> _What to produce_
Present the following data again exactly as it is shown.

> _Source material_

---------------

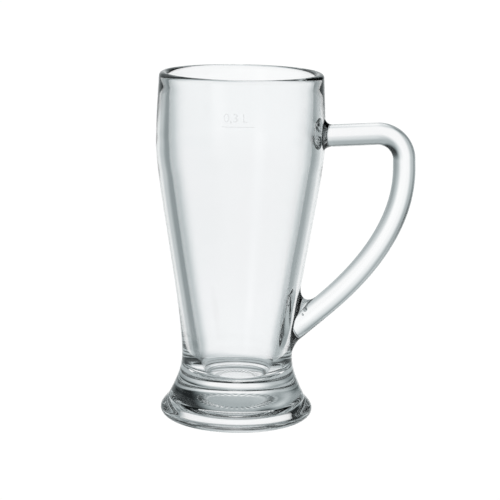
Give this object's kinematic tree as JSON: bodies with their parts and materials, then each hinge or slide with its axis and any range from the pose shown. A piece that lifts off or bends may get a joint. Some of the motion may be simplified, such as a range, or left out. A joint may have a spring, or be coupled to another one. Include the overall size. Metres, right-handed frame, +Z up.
{
  "type": "footed beer mug",
  "caption": "Tall clear glass beer mug: a thick-walled bowl that swells towards the rim, on a flared foot, with a bent glass rod handle fused on one side.",
  "frame": {"origin": "on the mug's axis, in the plane that the foot stands on", "axes": "+Z up along the mug's axis to the open rim, +X from the axis towards the handle"},
  "size_m": [0.1254, 0.0816, 0.17],
  "materials": {
    "bowl_glass": "clear fire-polished glass, faint cool tint",
    "foot_glass": "clear pressed glass, faint cool tint",
    "handle_glass": "clear drawn glass rod, faint cool tint"
  },
  "bodies": {
    "root": {"bowl": "bowl_glass", "foot": "foot_glass", "handle": "handle_glass"}
  },
  "joints": []
}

---------------

> _Output for this task_
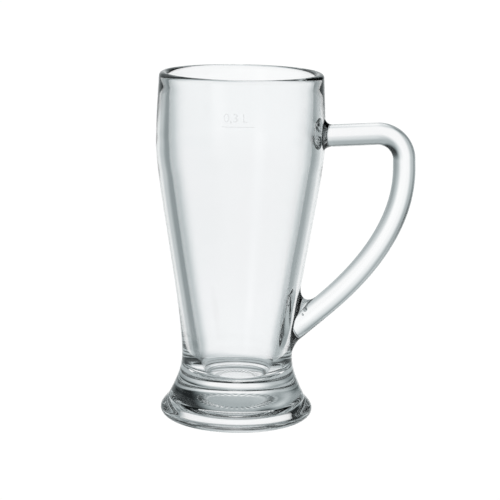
Give this object's kinematic tree as JSON: bodies with their parts and materials, then each hinge or slide with its axis and any range from the pose shown. A piece that lifts off or bends may get a joint. Some of the motion may be simplified, such as a range, or left out. A joint may have a spring, or be coupled to another one. Include the overall size. Metres, right-handed frame, +Z up.
{
  "type": "footed beer mug",
  "caption": "Tall clear glass beer mug: a thick-walled bowl that swells towards the rim, on a flared foot, with a bent glass rod handle fused on one side.",
  "frame": {"origin": "on the mug's axis, in the plane that the foot stands on", "axes": "+Z up along the mug's axis to the open rim, +X from the axis towards the handle"},
  "size_m": [0.1254, 0.0816, 0.17],
  "materials": {
    "bowl_glass": "clear fire-polished glass, faint cool tint",
    "foot_glass": "clear pressed glass, faint cool tint",
    "handle_glass": "clear drawn glass rod, faint cool tint"
  },
  "bodies": {
    "root": {"bowl": "bowl_glass", "foot": "foot_glass", "handle": "handle_glass"}
  },
  "joints": []
}